Габриэль бросил на нее испепеляющий взгляд.

— Не притворяйся. У тебя есть желанная смесь — безумное богатство и красота, которую не купишь ни за какие деньги. Ты живешь жизнью, отличной от жизни простых смертных.

Гнев захлестнул Амелию. Она привыкла к подобным суждениям. Обычно она не позволяла им расстраивать себя. Но сейчас все иначе. Она не знала почему, но ей важно мнение о ней этого парня с бронзовой кожей, напряженными глазами и непреклонным ртом. Она сглотнула.

— Ты меня не знаешь.

— Мне и не нужно. Богатство и класс всегда сопровождаются привилегиями.

— Слушай, я определенно не знаю твоей жизни. Но и ты не знаешь моей. — Ее грудь сдавило. Края пальцев пощипывало. — Может быть, это была не такая уж хорошая идея.

Ее смартфлекс подал звуковой сигнал.

— Предупреждение. Ваши биопоказатели превысили допустимые параметры. Пожалуйста, немедленно охладите температуру…

— Отключить. — Датчики работали даже без доступа в Интернет. Но ей не нужен никакой смартфлекс, чтобы заметить проблему. Амелия вытащила ноги из воды и встала на бортик джакузи. Волна головокружения заставила ее покачнуться.

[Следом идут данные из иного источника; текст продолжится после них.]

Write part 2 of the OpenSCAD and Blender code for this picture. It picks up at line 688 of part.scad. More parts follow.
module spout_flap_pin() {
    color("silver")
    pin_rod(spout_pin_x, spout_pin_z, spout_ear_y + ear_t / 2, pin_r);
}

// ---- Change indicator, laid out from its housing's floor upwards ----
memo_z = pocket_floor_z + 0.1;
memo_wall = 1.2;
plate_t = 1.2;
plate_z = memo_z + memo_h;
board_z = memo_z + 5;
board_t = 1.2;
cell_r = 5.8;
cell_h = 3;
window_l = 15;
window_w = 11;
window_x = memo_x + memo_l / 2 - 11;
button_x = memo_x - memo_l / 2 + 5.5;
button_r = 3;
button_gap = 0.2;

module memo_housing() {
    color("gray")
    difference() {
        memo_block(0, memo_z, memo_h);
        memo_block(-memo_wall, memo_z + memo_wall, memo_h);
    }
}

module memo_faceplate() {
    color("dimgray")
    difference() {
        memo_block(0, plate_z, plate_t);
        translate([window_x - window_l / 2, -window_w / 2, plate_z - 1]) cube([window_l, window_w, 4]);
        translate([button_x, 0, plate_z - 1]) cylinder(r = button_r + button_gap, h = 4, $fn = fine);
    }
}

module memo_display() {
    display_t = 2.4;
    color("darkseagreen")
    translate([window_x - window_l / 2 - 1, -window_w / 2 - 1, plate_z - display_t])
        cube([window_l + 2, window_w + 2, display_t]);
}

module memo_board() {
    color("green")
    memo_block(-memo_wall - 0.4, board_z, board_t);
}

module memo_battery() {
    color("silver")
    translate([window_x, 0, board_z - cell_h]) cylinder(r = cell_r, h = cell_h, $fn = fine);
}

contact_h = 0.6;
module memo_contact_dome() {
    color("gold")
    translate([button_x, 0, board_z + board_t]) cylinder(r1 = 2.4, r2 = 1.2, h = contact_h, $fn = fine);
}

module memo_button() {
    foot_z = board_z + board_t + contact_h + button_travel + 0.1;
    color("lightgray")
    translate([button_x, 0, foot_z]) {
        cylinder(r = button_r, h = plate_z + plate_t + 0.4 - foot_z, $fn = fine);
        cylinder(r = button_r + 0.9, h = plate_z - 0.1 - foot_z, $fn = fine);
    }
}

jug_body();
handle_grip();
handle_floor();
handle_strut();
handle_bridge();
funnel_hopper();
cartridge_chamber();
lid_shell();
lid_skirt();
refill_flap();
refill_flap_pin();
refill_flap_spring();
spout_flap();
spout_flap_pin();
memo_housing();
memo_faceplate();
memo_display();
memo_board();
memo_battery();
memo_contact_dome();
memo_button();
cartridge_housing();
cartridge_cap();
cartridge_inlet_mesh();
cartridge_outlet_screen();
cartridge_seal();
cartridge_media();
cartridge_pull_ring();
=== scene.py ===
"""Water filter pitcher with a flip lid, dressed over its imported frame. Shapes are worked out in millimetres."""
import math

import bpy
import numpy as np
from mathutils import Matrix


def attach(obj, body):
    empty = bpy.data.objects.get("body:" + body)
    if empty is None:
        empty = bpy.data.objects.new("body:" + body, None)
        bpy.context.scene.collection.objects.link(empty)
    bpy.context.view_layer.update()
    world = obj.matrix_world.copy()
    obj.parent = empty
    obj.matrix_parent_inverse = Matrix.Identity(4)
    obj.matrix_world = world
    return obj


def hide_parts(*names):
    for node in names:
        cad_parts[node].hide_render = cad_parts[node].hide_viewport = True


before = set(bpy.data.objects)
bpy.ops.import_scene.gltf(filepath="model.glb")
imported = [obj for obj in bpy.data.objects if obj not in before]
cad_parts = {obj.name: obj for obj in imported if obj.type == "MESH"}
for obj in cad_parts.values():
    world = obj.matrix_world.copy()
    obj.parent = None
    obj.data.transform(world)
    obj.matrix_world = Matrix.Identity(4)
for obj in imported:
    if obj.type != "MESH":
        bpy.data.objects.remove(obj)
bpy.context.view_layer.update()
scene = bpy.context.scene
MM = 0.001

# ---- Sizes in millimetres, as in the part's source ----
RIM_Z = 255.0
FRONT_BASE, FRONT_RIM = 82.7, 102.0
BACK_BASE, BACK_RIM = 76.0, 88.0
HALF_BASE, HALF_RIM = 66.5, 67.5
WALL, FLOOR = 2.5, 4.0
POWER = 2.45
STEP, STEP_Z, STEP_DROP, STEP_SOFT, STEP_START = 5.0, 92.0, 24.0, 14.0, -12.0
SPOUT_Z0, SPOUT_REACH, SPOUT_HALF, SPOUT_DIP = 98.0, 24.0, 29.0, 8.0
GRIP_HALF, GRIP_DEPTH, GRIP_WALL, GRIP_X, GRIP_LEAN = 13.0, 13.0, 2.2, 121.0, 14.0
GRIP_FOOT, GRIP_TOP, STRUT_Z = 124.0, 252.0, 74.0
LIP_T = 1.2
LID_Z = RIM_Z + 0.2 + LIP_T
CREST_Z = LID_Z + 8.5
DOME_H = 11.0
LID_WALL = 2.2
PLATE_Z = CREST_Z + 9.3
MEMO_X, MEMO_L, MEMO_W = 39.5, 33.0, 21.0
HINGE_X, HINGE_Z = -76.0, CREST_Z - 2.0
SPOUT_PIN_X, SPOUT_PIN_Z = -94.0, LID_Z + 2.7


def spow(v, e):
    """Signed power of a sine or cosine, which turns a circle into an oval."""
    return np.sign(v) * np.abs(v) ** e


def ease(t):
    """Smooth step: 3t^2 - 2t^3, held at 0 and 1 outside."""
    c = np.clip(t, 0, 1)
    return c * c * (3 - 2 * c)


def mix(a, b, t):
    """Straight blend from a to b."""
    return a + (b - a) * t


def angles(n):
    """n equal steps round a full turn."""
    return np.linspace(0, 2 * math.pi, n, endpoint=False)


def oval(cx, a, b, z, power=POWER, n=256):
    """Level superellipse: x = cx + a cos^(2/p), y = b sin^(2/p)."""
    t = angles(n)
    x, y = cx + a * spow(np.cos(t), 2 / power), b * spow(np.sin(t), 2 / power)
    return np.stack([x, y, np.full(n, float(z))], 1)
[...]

— Подожди…, — воскликнул Габриэль.

Она сошла с уступа как раз в тот момент, когда корабль резко накренился. Оступившись, Амелия дернулась вперед.

Габриэль схватил ее за руку и помог устоять на ногах.

— Ты в порядке?

Она оттолкнула его.

— Мне не нужна твоя помощь.

— Ты выглядишь бледнее, чем обычно. — Агрессия исчезла из его голоса, сменившись беспокойством. Он пододвинул стул к столику во внутреннем дворике с закрытым зонтиком. — Присядь.

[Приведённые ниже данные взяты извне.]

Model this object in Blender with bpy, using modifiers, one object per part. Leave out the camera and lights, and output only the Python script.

Амелия села. Но головокружение не проходило. Головная боль пульсировала в стенках ее черепа. Перед глазами плясали огни. «Нет. Пожалуйста, нет. Не сейчас».

Она ненавидела это чувство — эту слабость. Клатч лежал на столе, где она его оставила. Он ей не понадобится. Она приказала себе не использовать его. Наклонив голову, она тяжело дышала и теребила шармы своего браслета, вдавливая острие скрипки в кончик указательного пальца.

Габриэль стоял перед ней, настороженно наблюдая.

Ощущение покалывания распространилось по ее рукам, заполнило живот. Мысли приходили медленно и вяло. Язык затвердел во рту. Стало трудно дышать, невозможно говорить. «Пусть это прекратится. Не здесь. Не сейчас».